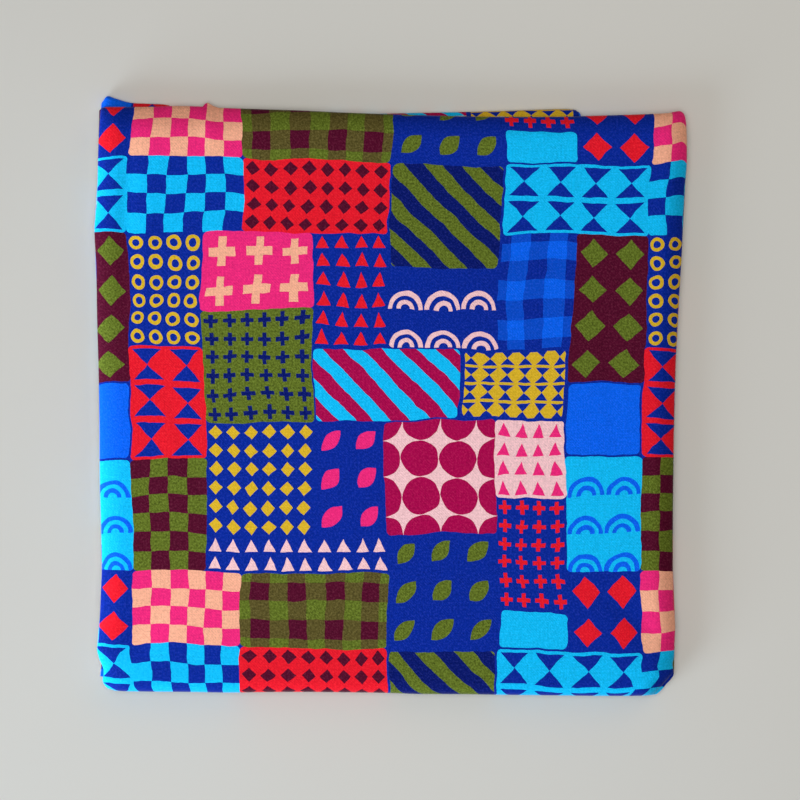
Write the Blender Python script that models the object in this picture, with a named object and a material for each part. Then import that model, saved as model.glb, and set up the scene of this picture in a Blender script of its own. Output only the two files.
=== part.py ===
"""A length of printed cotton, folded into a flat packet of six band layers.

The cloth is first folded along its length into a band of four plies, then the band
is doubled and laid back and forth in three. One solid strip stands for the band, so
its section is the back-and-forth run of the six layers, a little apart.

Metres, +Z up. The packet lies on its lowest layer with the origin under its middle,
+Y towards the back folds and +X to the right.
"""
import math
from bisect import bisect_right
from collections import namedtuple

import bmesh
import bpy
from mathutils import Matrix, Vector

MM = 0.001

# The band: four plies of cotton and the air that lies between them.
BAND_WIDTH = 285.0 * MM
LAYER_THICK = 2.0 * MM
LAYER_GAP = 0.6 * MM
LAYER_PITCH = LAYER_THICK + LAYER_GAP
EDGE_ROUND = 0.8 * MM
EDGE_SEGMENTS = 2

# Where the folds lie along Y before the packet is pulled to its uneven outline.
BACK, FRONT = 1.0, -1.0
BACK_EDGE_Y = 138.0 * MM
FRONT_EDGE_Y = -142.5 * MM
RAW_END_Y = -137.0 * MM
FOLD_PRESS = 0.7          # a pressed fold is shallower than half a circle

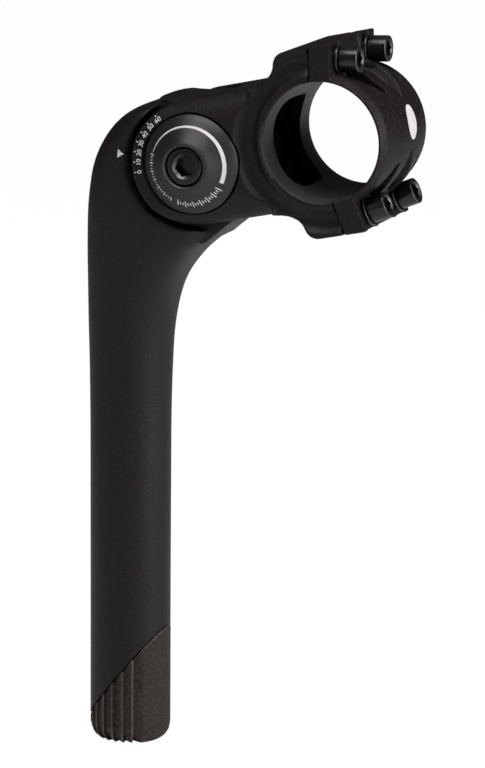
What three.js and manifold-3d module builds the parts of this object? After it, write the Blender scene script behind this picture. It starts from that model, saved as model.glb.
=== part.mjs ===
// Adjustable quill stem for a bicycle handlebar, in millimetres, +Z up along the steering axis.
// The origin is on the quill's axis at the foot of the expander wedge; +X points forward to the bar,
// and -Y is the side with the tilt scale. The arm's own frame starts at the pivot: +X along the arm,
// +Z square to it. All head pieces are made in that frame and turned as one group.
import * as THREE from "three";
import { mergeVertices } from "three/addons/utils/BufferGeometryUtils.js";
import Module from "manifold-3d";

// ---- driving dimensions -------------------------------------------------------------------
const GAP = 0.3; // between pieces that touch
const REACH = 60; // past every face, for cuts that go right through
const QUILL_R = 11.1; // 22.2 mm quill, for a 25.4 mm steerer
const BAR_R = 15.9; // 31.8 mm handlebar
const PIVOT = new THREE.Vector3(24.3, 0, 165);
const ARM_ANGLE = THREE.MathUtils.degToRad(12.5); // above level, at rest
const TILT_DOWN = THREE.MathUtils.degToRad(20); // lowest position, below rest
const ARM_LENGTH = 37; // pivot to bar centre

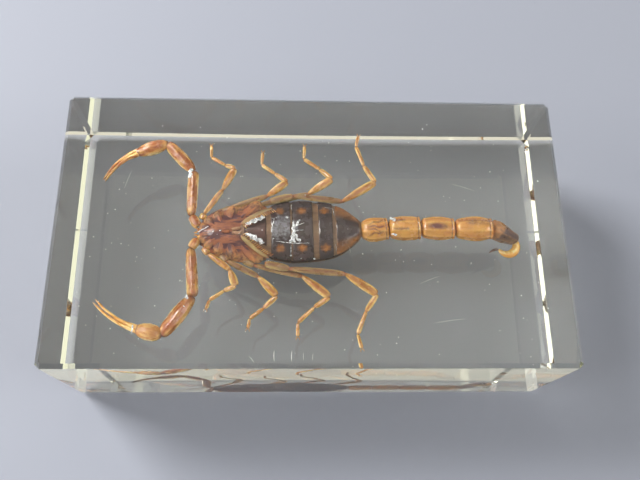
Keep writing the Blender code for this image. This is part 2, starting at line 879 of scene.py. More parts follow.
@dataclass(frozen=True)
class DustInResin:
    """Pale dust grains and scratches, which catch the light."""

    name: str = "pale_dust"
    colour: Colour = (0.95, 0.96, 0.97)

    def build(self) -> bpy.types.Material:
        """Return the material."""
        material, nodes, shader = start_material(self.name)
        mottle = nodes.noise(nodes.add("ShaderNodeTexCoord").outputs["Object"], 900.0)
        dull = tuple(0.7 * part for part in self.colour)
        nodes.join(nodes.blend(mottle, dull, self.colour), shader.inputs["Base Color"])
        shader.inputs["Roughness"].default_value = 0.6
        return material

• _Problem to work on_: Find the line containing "What three.js and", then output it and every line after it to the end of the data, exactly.

• _Finished task_:
What three.js and manifold-3d module builds the parts of this object? After it, write the Blender scene script behind this picture. It starts from that model, saved as model.glb.
=== part.mjs ===
// Adjustable quill stem for a bicycle handlebar, in millimetres, +Z up along the steering axis.
// The origin is on the quill's axis at the foot of the expander wedge; +X points forward to the bar,
// and -Y is the side with the tilt scale. The arm's own frame starts at the pivot: +X along the arm,
// +Z square to it. All head pieces are made in that frame and turned as one group.
import * as THREE from "three";
import { mergeVertices } from "three/addons/utils/BufferGeometryUtils.js";
import Module from "manifold-3d";

// ---- driving dimensions -------------------------------------------------------------------
const GAP = 0.3; // between pieces that touch
const REACH = 60; // past every face, for cuts that go right through
const QUILL_R = 11.1; // 22.2 mm quill, for a 25.4 mm steerer
const BAR_R = 15.9; // 31.8 mm handlebar
const PIVOT = new THREE.Vector3(24.3, 0, 165);
const ARM_ANGLE = THREE.MathUtils.degToRad(12.5); // above level, at rest
const TILT_DOWN = THREE.MathUtils.degToRad(20); // lowest position, below rest
const ARM_LENGTH = 37; // pivot to bar centre

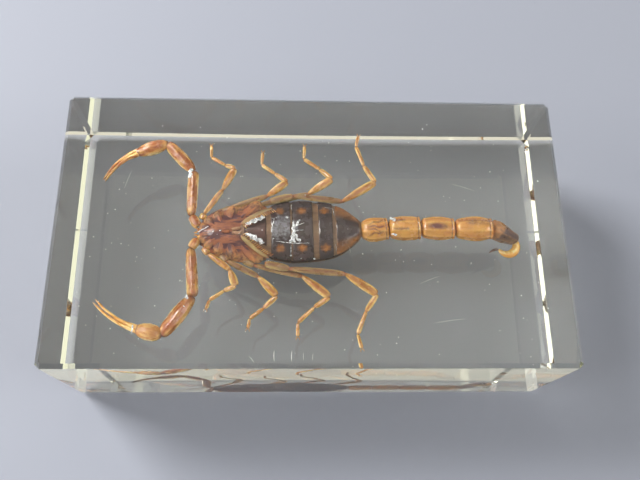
Keep writing the Blender code for this image. This is part 2, starting at line 879 of scene.py. More parts follow.
@dataclass(frozen=True)
class DustInResin:
    """Pale dust grains and scratches, which catch the light."""

    name: str = "pale_dust"
    colour: Colour = (0.95, 0.96, 0.97)

    def build(self) -> bpy.types.Material:
        """Return the material."""
        material, nodes, shader = start_material(self.name)
        mottle = nodes.noise(nodes.add("ShaderNodeTexCoord").outputs["Object"], 900.0)
        dull = tuple(0.7 * part for part in self.colour)
        nodes.join(nodes.blend(mottle, dull, self.colour), shader.inputs["Base Color"])
        shader.inputs["Roughness"].default_value = 0.6
        return material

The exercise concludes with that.